Raja yang semula berkuasa penuh, kini
harus memimpin berdasarkan undang-undang yang di tetapkan. Banyak
kerajaan-kerajaan besar di Eropa yang jatuh dan terpecah.
Gejolak abad revolusi itu mulai
menggugah para ilmuwan pada pemikiran bahwa perubahan masyarakat harus dapat dianalisis. Mereka
telah menyakikan betapa perubahan masyarakat yang besar telah membawa banyak
korban berupa perang, kemiskinan, pemberontakan dan kerusuhan.
Bencana itu dapat dicegah sekiranya perubahan masyarakat sudah diantisipasi
secara dini.
Perubahan
drastis yang terjadi semasa abad revolusi menguatkan pandangan betapa perlunya
penjelasan rasional terhadap perubahan besar dalam masyarakat. Artinya :
- · Perubahan masyarakat bukan merupakan nasib yang harus diterima begitu saja, melainkan dapat diketahui penyebab dan akibatnnya.
- Harus dicari metode ilmiah yang jelas agar dapat menjadi alat bantu untuk menjelaskan perubahan dalam masyarakat dengan bukti-bukti yang kuat serta masuk akal.
- Dengan metode ilmiah yang tepat (penelitian berulang kali, penjelasan yang teliti, dan perumusan teori berdasarkan pembuktian), perubahan masyarakat sudah dapat diantisipasi sebelumnya sehingga krisis sosial yang parah dapat dicegah.
Pada masa modern, yakni abad 20
sosiologi berkembang pesat di Amerika dan Kanada.

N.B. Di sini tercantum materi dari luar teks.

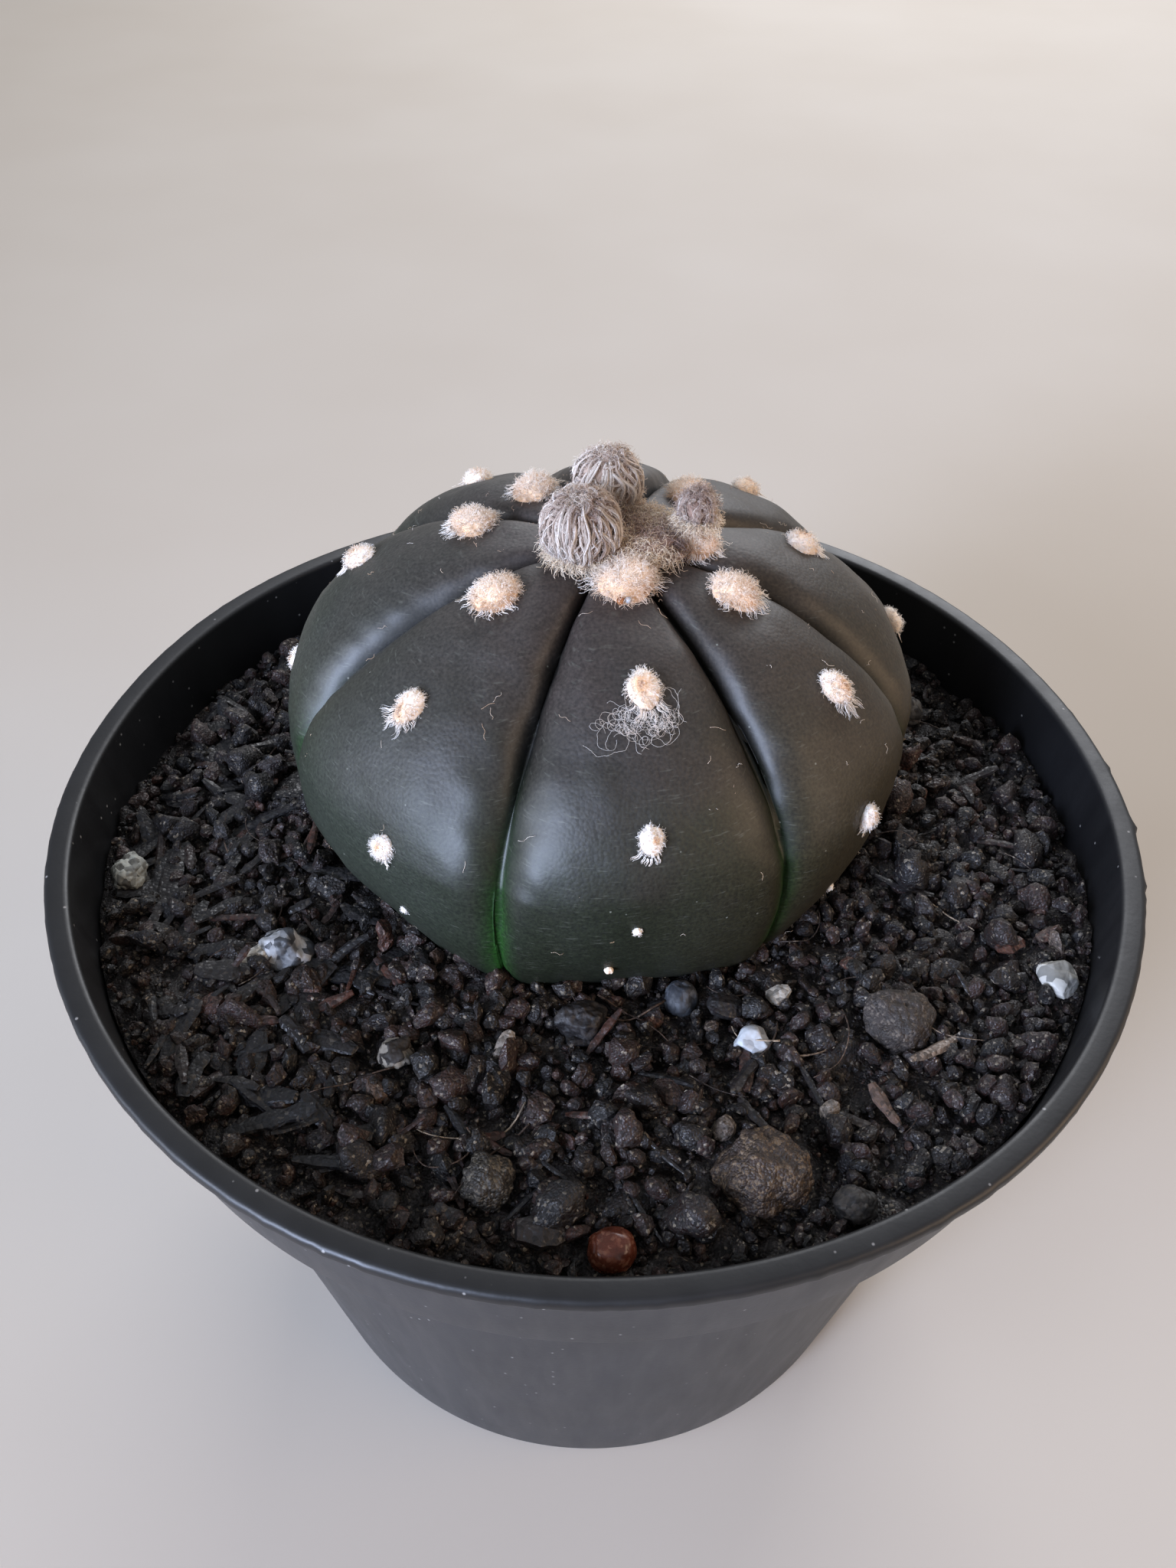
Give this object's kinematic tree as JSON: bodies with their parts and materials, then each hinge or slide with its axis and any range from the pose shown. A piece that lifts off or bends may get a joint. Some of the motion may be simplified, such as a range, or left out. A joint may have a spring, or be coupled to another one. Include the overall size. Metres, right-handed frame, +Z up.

Mengapa hal ini bisa terjadi?
Karena, pada permulaan abad ke-20, gelombang besar imigran berdatangan ke Amerika Utara. Gejala itu berakibat pesatnya
pertumbuhan penduduk, munculnya kota-kota industri baru, bertambahnya kriminalitas dan
lain lain. Konsekuensi gejolak sosial itu, perubahan besar masyarakat pun tak
terelakkan.
Perubahan masyarakat itu menggugah
para ilmuwan sosial untuk berpikir keras, untuk sampai
pada kesadaran bahwa pendekatan sosiologi lama ala Eropa tidak relevan lagi. Mereka berupaya
menemukan pendekatan baru yang sesuai dengan kondisi masyarakat pada saat itu.
Maka lahirlah sosiologi modern.
B. PERKEMBANGAN SOSIOLOGI DI INDONESIA
Pengetahuan
sosiologi pada dasarnya sudah ada dan berkembang di Indonesia sejak zaman
dahulu. Bahkan sudah ada pada masa kerajaan, penjajahan belanda, jepang, sampai
Indonesia merdeka. Pada zaman munculnya kerajaan hindu-budha sampai kerajaan
islam muncul sebenarnya sosiologi sudah mulai berkembang walaupun dahulu belum
ada istilah sosiologi. Hal ini terlihat dari hubungan antar masyarakat
Indonesia dengan para pendatang yang menyebarkan budaya baru ke Indonesia.
Seperti melalui perdagangan, perkawinan, penyebaran agama, dll.
Pada
zaman perang dunia I dan II sebenarnya sosiologi pun sudah mulai berkembang.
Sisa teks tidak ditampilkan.